After more than two months, the Justice Department has finally responded to South Carolina’s complaint. And to the question presented by the Court’s holding in Crawford, the DOJ quizzically answered: “opinions of the United States Supreme Court speak for themselves.”7

No, really, that’s what the Justice Department told the court – again and again and again.

In legalese there is an old Latin expression, res ipsa loquitur, which means, “the thing speaks for itself.” It is often an axiom that lawyers use as a last resort, to tacitly admit that they cannot explain how or why something happened, they have no evidence or proof, it just happened – res ipsa loquitur. And that is exactly what that the Attorney General of the United States essentially has said about the Court’s Crawford decision – it speaks for itself.

Indeed, I couldn’t agree more.

The decision in Crawford does, in a manner of speaking, “speak for itself”; and it says that a voter photo ID law is a “neutral, nondiscriminatory regulation of voting procedure.”8 Apparently, when the Supreme Court speaks, the Attorney General doesn’t feel obliged to listen. Even more concerning than his willful ignorance, however, is the implication of the DOJ’s position. As South Carolina points out, Crawford makes clear that voter ID laws are constitutionally acceptable in states such Indiana that are not covered by Section 5 of the Voting Rights Act, and yet the only logical reason that the DOJ would bar South Carolina’s almost-identical statute is because the State is covered by Section 5.

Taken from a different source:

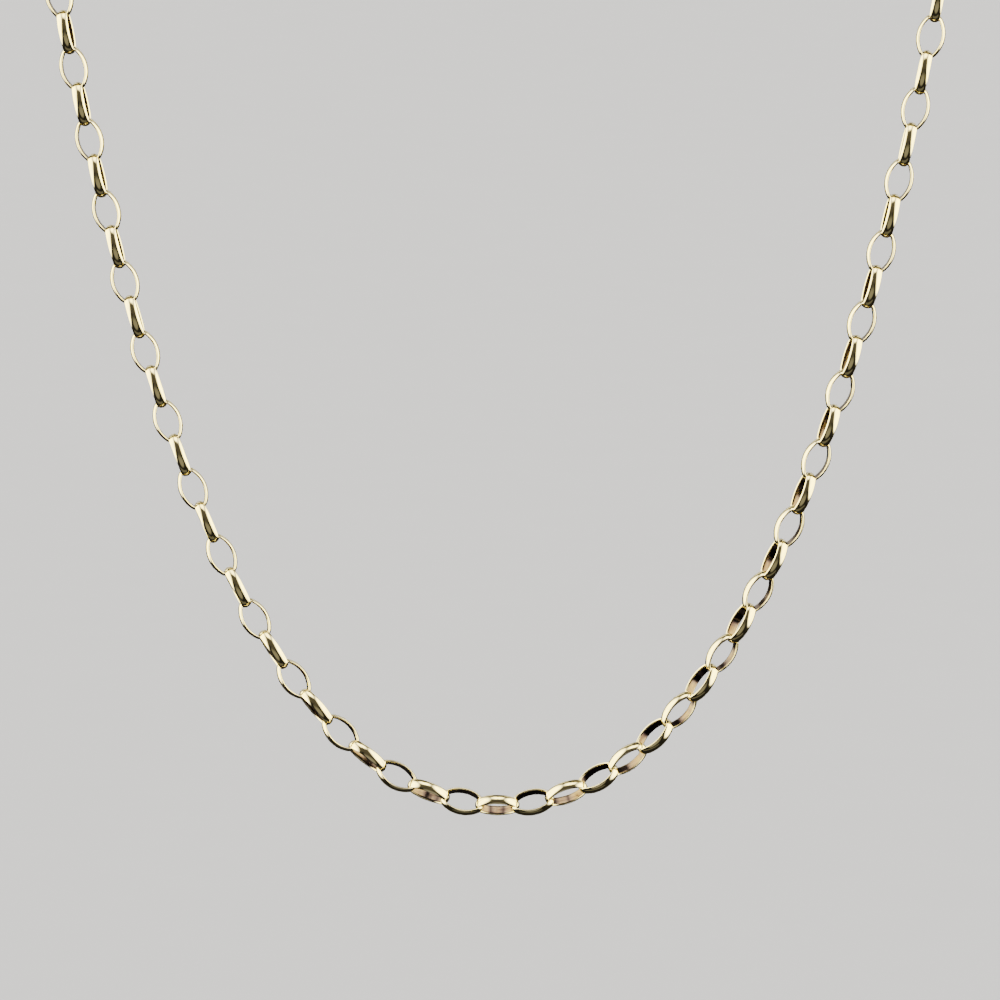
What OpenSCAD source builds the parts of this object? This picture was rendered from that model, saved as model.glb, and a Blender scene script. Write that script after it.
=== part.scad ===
// A fine oval chain necklace, closed by a plain ring clasp. Millimetres, +Z up.
// The origin is the nape, where the clasp sits and the whole chain hangs on.
// The front hangs in an upright plane towards -Y and its lowest link is turned to the viewer.

/* [Chain] */
// Length of the closed chain with its clasp, reached to the nearest pair of links
chain_length = 457; // [440:1:480]
// Sharpness of the hanging curve: its radius at the lowest link
hang_radius = 22.45; // [22:0.05:25]
// Room between the strips of two links where they hang on each other
link_gap = 0.22; // [0.21:0.01:0.3]
// How much closer the links sit where the chain turns as sharply as at the lowest link
bend_slack = 0.14; // [0.13:0.01:0.16]

/* [Link] */
// Length of a link over its outer ends
link_length = 5.5; // [5.3:0.05:5.6]
// Width of a link over its outer sides
link_width = 3.5; // [3.4:0.05:3.6]
// Width of the flat strip that a link is bent from
strip_width = 1.3; // [1.15:0.05:1.35]
// Thickness of the strip at its crown
strip_thickness = 0.3; // [0.28:0.01:0.33]
// Height of the strip's outer crown over its edges
crown_height = 0.1; // [0.09:0.01:0.12]

/* [Neck] */
// Height over the lowest link at which the chain leaves the front plane
front_height = 107; // [105:1:112]
// Radius of the turn from the front plane back to the neck
shoulder_radius = 24; // [24:1:30]
// Rise of the neck ring towards the nape, degrees
neck_tilt = 25; // [15:1:35]

/* [Clasp] */
// Outer diameter of the clasp ring
clasp_diameter = 6.5; // [6:0.1:7.5]
// Wire of the clasp ring
clasp_wire = 1.1; // [1:0.05:1.2]
// Inner diameter of the eye that is soldered to the clasp ring
eye_bore = 2.5; // [2.4:0.05:2.8]
// Wire of the eye
eye_wire = 0.7; // [0.6:0.05:0.8]

/* [Hidden] */
$fn = 48;
gold = [0.80, 0.68, 0.42];

// the strip: flat half widths inside and on the crown, and what the inner edges are eased by
inner_flat = 0.25;
edge_thickness = 0.05;
edge_relief = strip_thickness - crown_height - edge_thickness;
edge_half = strip_width / 2;
crown_flat = edge_half * 0.36;

// the oval: two side arcs of half angle side_angle and two end arcs that run a lap into them
side_angle = 35;
end_lap = 4;
end_wear = 0.015;
half_length = link_length / 2;
half_width = link_width / 2;
arc_gap = (half_length - half_width) / (sin(side_angle) + cos(side_angle) - 1);
end_radius = half_length - arc_gap * sin(side_angle);
side_radius = end_radius + arc_gap;

// the clasp and what it takes of the chain's length
clasp_room = 0.16;
ring_radius = (clasp_diameter - clasp_wire) / 2;
eye_radius = (eye_bore + eye_wire) / 2;
solder_depth = 0.1;
inner_end = half_length - strip_thickness;
link_to_ring = inner_end - clasp_room - clasp_wire / 2 + ring_radius;
ring_to_eye = ring_radius + clasp_wire / 2 + eye_radius - solder_depth;
eye_to_link = eye_bore / 2 - 1.6 * clasp_room + inner_end;
clasp_span = link_to_ring + ring_to_eye + eye_to_link;

// two links cross inside their rounded ends, where the strip's edges rise nearest to each other
inner_radius = end_radius - strip_thickness;
function end_rise(h) = inner_radius - sqrt(inner_radius * inner_radius - h * h);
link_play = 2 * max(end_rise(edge_half) - edge_relief, end_rise(inner_flat)) + link_gap;

// the links on each side of the lowest one
link_pitch = link_length - 2 * strip_thickness - link_play;
side_links = round((chain_length - clasp_span) / (2 * link_pitch - bend_slack));

// how sharply the chain turns at a distance from the lowest link, 1 at the lowest link
fold_turn = hang_radius / shoulder_radius;
fold_start = front_height - 2 * link_pitch;
fold_end = front_height + shoulder_radius * PI / 2 + link_pitch;
function sharpness(s) =
  let (free = hang_radius * hang_radius / (hang_radius * hang_radius + s * s))
  let (rise = sqrt(hang_radius * hang_radius + s * s) - hang_radius)
  rise > fold_start && rise < fold_end ? max(free, min(1, fold_turn)) : free;

// distances of the links from the lowest one, along the chain
link_spots = [
  for (k = 0, s = 0; k <= side_links; k = k + 1, s = s + link_pitch - bend_slack * sharpness(s))
    s
];
half_loop = link_spots[side_links] + clasp_span / 2;

// the flat loop: a hanging curve closed by an arc round the neck, solved for its half width
function hang_arc(x) = let (e = exp(x / hang_radius)) hang_radius * (e - 1 / e) / 2;
function hang_rise(x) = let (e = exp(x / hang_radius)) hang_radius * ((e + 1 / e) / 2 - 1);
function lean(x) = atan(hang_arc(x) / hang_radius);
function loop_from(x) = hang_arc(x) + x / sin(lean(x)) * (180 - lean(x)) * PI / 180;
function solve(lo, hi, n) =
  let (mid = (lo + hi) / 2)
  n == 0 ? mid : loop_from(mid) < half_loop ? solve(mid, hi, n - 1) : solve(lo, mid, n - 1);
meet_x = solve(hang_radius, 4 * hang_radius, 40);
meet_s = hang_arc(meet_x);
meet_lean = lean(meet_x);
neck_radius = meet_x / sin(meet_lean);
neck_centre = hang_rise(meet_x) + neck_radius * cos(meet_lean);

// place on the flat loop: [sideways, up the sheet, direction]
function flat_place(s) =
  let (side = s < 0 ? -1 : 1)
  let (q = abs(s))
  let (p = q / hang_radius)
  let (turn = meet_lean + (q - meet_s) / neck_radius * 180 / PI)
  q <= meet_s
    ? [side * hang_radius * ln(p + sqrt(p * p + 1)), hang_radius * (sqrt(p * p + 1) - 1), side * atan(p)]
    : [side * neck_radius * sin(turn), neck_centre - neck_radius * cos(turn), side * turn];

// the sheet is folded back over the shoulders: [back, up, fold so far]
fold_angle = 90 - neck_tilt;
fold_length = shoulder_radius * fold_angle * PI / 180;
function fold(v) =
  let (f = min(max((v - front_height) / shoulder_radius * 180 / PI, 0), fold_angle))
  let (over = max(v - front_height - fold_length, 0))
  [
    shoulder_radius * (1 - cos(f)) + over * sin(f),
    min(v, front_height) + shoulder_radius * sin(f) + over * cos(f),
    f
  ];
nape = fold(neck_centre + neck_radius);

// where a distance along the chain lies, and the directions there
function spot(s) = let (p = flat_place(s)) let (y = fold(p[1])) [p[0], y[0] - nape[0], y[1] - nape[1]];
function along(s) =
  let (p = flat_place(s))
  let (f = fold(p[1])[2])
  [cos(p[2]), sin(p[2]) * sin(f), sin(p[2]) * cos(f)];
function off_sheet(s) = let (f = fold(flat_place(s)[1])[2]) [0, -cos(f), sin(f)];
function outwards(s) = cross(off_sheet(s), along(s)) * -1;

// turn of the links about the chain: [distance from the lowest link in hang radii, degrees]
turns = [
  [-6.5, 0], [-5.3, -4], [-4, -0.5], [-2.8, 7.5], [-1.6, 14], [-0.8, 26], [0, 40],
  [0.8, 50], [1.6, 63], [2.2, 71.5], [2.8, 76.5], [4, 82], [5.3, 92], [6.5, 90]
];
function turn_at(k) = lookup(link_place(k) / hang_radius, turns) + (k % 2 == 0 ? 90 : 0);
function link_place(k) = sign(k) * link_spots[abs(k)];

// moves a child to a distance along the chain, its X along the chain and its Z turned round it
module put(s, turn) {
  x = along(s);
  z = off_sheet(s) * cos(turn) - outwards(s) * sin(turn);
  y = cross(z, x);
  o = spot(s);
  multmatrix([
    [x[0], y[0], z[0], o[0]],
    [x[1], y[1], z[1], o[1]],
    [x[2], y[2], z[2], o[2]],
    [0, 0, 0, 1]
  ])
    children();
}

// section of the strip with the flat of its crown at a distance from the arc's centre
module strip(distance, wear) {
  h = edge_half - wear;
  inside = distance - strip_thickness;
  polygon([
    [inside + edge_relief, h],
    [distance - crown_height - wear, h],
    [distance - wear, crown_flat],
    [distance - wear, -crown_flat],
    [distance - crown_height - wear, -h],
    [inside + edge_relief, -h],
    [inside + wear, -inner_flat],
    [inside + wear, inner_flat]
  ]);
}

// one of a link's four arcs: 0 and 1 are the ends, 2 and 3 the sides
module link_arc(i) {
  is_end = i < 2;
  half = is_end ? 90 - side_angle + end_lap : side_angle;
  rotate(180 * i + (is_end ? 0 : 90))
    translate([is_end ? arc_gap * sin(side_angle) : -arc_gap * cos(side_angle), 0, 0])
      rotate_extrude(angle = 2 * half, start = -half)
        strip(is_end ? end_radius : side_radius, is_end ? end_wear : 0);
}

module link() {
  for (i = [0:3]) link_arc(i);
}

module links(first, last) {
  for (k = [first:last]) put(link_place(k), turn_at(k)) link();
}

module chain_left() {
  color(gold) links(-side_links, 0);
}

module chain_right() {
  color(gold) links(1, side_links);
}

// ring of round wire about the local Y axis
module wire_ring(radius, wire) {
  rotate([90, 0, 0]) rotate_extrude() translate([radius, 0]) circle(wire / 2);
}

// the ring and its eye each stand across the end link that they pass through
module clasp() {
  ring_at = link_spots[side_links] + link_to_ring;
  ring_turn = side_links % 2 == 0 ? 0 : 90;
  color(gold) {
    put(ring_at, ring_turn) wire_ring(ring_radius, clasp_wire);
    put(ring_at + ring_to_eye, ring_turn + 90) wire_ring(eye_radius, eye_wire);
  }
}

chain_left();
chain_right();
clasp();
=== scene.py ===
import math

import bmesh
import bpy
from mathutils import Matrix, Vector


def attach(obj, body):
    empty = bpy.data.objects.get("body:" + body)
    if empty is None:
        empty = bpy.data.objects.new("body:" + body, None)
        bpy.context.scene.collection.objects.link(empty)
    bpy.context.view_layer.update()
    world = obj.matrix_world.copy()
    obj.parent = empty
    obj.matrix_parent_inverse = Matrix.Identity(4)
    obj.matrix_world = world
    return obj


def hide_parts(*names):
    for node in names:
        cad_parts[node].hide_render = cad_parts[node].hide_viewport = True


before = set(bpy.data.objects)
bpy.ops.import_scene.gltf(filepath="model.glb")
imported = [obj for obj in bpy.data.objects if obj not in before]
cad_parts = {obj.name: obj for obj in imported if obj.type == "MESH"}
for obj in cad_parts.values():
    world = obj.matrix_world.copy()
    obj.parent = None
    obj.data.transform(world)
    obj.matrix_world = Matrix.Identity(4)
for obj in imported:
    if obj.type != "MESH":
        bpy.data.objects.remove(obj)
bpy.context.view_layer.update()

bl_info = {
    "name": "Oval chain necklace",
    "version": (1, 0, 0),
    "blender": (4, 5, 0),
    "location": "3D View > Sidebar > Necklace",
    "description": "A fine chain of oval links with a ring clasp, hung as it is worn",
    "category": "Object",
}

MM = 0.001
FULL_TURN = 2 * math.pi
BODY = "root"
STRIP_UV = "strip"  # U runs along a link's strip, V round its section
LINK_LOT = "link_lot"  # a number from 0 to 1 that each link draws for itself
WHITE, BLACK = (1, 1, 1, 1), (0, 0, 0, 1)


# sizes and colours


def length(name, description, millimetres):
    """A length property that is written in millimetres here and kept in metres."""
    return bpy.props.FloatProperty(
        name=name, description=description, default=millimetres * MM, unit="LENGTH", precision=6
    )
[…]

The danger inherent in the Attorney General’s position is a grave one. As South Carolina correctly argues: “If Section 5… is interpreted to prohibit South Carolina’s Act R54, it will create a situation in which similarly situated, but non-covered states may enact voting-fraud prevention legislation while covered states are barred from doing so. This would create the anomalous situation in which covered jurisdictions would be precluded from enacting legislation that the Supreme Court has found to be perfectly constitutional in a non-covered state.”9

This reading of the Voting Rights Act would raise serious constitutional concerns, to say the least, because it would violate South Carolina’s right to equal sovereignty.

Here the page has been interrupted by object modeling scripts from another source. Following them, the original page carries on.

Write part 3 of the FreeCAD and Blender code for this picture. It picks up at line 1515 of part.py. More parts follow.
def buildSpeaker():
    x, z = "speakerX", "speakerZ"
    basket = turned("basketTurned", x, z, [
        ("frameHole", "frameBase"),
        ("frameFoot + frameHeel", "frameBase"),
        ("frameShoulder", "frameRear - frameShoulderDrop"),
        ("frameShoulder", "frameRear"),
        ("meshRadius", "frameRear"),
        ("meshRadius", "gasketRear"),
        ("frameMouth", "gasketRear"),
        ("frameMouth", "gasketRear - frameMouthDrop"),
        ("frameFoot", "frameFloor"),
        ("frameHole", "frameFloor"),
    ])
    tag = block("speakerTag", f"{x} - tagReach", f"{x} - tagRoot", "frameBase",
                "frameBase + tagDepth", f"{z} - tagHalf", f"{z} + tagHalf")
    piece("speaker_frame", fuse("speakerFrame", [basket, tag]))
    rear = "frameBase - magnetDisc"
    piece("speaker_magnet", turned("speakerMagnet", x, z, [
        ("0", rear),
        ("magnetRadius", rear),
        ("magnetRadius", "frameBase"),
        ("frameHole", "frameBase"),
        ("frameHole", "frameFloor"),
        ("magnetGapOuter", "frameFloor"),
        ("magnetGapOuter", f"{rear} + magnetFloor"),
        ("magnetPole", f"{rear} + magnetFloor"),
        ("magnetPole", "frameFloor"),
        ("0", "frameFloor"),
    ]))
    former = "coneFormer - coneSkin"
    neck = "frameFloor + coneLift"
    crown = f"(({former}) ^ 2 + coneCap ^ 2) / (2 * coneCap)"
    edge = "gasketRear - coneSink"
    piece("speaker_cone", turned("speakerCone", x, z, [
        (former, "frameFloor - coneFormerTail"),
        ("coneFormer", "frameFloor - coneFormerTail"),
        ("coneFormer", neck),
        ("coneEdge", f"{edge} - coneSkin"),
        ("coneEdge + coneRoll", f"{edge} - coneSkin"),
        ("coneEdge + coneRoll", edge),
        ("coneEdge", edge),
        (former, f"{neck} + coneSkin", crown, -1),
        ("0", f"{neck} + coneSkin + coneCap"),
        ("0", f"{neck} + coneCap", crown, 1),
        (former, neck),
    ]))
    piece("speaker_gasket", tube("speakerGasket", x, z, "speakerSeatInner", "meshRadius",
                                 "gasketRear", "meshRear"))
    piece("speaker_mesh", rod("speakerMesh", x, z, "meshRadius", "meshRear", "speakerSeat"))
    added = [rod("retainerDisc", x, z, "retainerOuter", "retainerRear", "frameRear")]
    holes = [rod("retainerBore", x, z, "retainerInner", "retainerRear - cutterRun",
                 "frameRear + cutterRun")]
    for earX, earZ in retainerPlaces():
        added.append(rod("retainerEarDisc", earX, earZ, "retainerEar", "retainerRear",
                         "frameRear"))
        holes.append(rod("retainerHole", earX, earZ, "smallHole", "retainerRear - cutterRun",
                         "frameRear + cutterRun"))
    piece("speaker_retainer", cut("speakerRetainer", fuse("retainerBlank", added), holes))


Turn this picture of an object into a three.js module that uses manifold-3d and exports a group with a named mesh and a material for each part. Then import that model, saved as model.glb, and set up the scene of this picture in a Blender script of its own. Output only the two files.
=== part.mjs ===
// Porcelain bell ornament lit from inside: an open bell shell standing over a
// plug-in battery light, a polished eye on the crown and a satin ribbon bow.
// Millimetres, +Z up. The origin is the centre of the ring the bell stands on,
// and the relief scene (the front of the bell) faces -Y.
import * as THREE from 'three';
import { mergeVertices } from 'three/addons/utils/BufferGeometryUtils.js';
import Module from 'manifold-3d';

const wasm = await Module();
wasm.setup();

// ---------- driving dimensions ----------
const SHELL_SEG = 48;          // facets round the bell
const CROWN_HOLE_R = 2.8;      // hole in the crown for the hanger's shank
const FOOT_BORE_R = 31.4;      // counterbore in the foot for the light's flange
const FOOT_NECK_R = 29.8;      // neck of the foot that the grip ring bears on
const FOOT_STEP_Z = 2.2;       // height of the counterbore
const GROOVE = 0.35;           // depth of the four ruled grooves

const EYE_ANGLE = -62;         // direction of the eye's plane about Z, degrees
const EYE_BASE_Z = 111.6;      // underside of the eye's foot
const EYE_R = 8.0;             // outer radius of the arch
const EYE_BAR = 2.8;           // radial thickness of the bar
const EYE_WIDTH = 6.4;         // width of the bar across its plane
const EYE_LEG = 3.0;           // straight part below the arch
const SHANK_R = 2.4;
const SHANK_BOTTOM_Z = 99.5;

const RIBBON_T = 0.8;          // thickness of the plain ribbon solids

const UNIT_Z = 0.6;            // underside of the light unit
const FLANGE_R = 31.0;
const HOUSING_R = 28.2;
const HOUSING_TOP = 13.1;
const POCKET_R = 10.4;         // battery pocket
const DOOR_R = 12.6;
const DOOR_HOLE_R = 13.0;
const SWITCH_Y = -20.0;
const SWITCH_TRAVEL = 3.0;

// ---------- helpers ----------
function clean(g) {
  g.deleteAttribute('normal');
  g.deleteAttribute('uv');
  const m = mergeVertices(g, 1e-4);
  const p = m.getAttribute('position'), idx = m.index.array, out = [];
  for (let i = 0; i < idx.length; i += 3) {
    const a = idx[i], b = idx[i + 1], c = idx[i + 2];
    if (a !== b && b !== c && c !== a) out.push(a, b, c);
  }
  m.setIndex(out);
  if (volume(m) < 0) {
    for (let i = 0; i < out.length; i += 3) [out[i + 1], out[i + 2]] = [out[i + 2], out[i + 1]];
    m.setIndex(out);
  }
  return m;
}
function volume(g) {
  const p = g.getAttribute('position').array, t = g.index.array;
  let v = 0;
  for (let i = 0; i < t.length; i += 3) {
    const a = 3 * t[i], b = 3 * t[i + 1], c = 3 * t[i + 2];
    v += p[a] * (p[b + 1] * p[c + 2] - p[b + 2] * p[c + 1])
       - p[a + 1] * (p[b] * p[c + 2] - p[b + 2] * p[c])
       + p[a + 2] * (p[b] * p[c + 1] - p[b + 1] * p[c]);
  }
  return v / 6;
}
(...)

Equal sovereignty is the bedrock notion that all fifty states have an “equality of constitutional right and power” to operate within their own jurisdictions, and that no state has more and no state less authority to act within its borders. That is, each state has the power to do what any other state has the authority to do.

Imagine Congress telling the states of Alaska and Montana that they must collect a state sales tax, even though New Hampshire and Oregon do not collect sales taxes and would not be required to do so. North Dakota and Oregon both allow their citizens to deduct health care expenses from their state income taxes; but imagine a federal law that required North Dakota to drop this deduction, but made no such requirement for Oregon. North Dakotans would be justly outraged. Such an ad hoc federal regime would violate the core of our nation’s federalism and the balance of power carefully preserved in the Constitution. Congress is not an arbiter of state sovereignty, and it certainly cannot deny or respect state sovereignty unequally among the states. But the Justice Department’s interpretation of Section 5 negates this fundamental principle. Under the DOJ’s construction of the statute, states covered by Section 5 would no longer be co-equals with their sister states – Indiana may require photo ID, but not South Carolina. The Supreme Court will recognize that danger in this position and will reject the DOJ’s interpretation.

Alternatively, the Attorney General’s persistent refusal to listen to what the Court had to say in Crawford may very well compel the Court to say something new: Section 5 is unconstitutional. Indeed, the Supreme Court recently acknowledged the precarious position that Section 5 already attempts to maintain, noting that Section 5, “which authorizes federal intrusion into sensitive areas of state and local policymaking, imposes substantial ‘federalism costs”; and those costs “have caused Members of this Court to express serious misgivings about the constitutionality of § 5.”10 The Court has already signaled its discomfort with Section 5, and the Attorney General would do well to heed its warning.

It is one thing to ignore relevant cases and Supreme Court precedent – litigants do this at their own peril, and courts generally frown on such deceptive practices. It is quite another, however, to consistently advocate a politically-motivated and legally-untenable position that raises serious constitutional questions and threatens the equal sovereignty enjoyed by the states. Yet that is precisely what Attorney General Holder and his Justice Department continue to do.

And it’s beginning to speak for itself.

Horace Cooper is an adjunct fellow of the National Center for Public Policy Research. He taught constitutional law at George Mason University in Virginia, was senior counsel to U.S. House Majority Leader Dick Armey and is a founding member of the black conservative leadership group Project 21.


 

Footnotes:

1 42 U.S.C. § 1973c(a).

2 See, Crawford v. Marion County Election Bd., 553 U.S. 181 (2008).

3 Id.

4 Id. (Scalia, J. concurring).

5 28 C.F.R. 51.44.

6 See Complaint for Declaratory Judgment, South Carolina v. Holder (Feb. 7, 2012).

7 See Answer of Defendants, South Carolina v. Holder (Apr. 9, 2012).

8 Crawford, 553 U.S. at 203; id. at 204-205 (Scalia, J., concurring in judgment) (holding that the Indiana law was a “generally applicable, nondiscriminatory voting regulation”).

9 Complaint, South Carolina v. Holder (Feb. 7, 2011).

10 Northwest Austin Municipal Utility v. Holder, 557 U.S. __ (2009) (quoting Lopez v. Monterey County, 525 U.S. 266, 282 (1999)).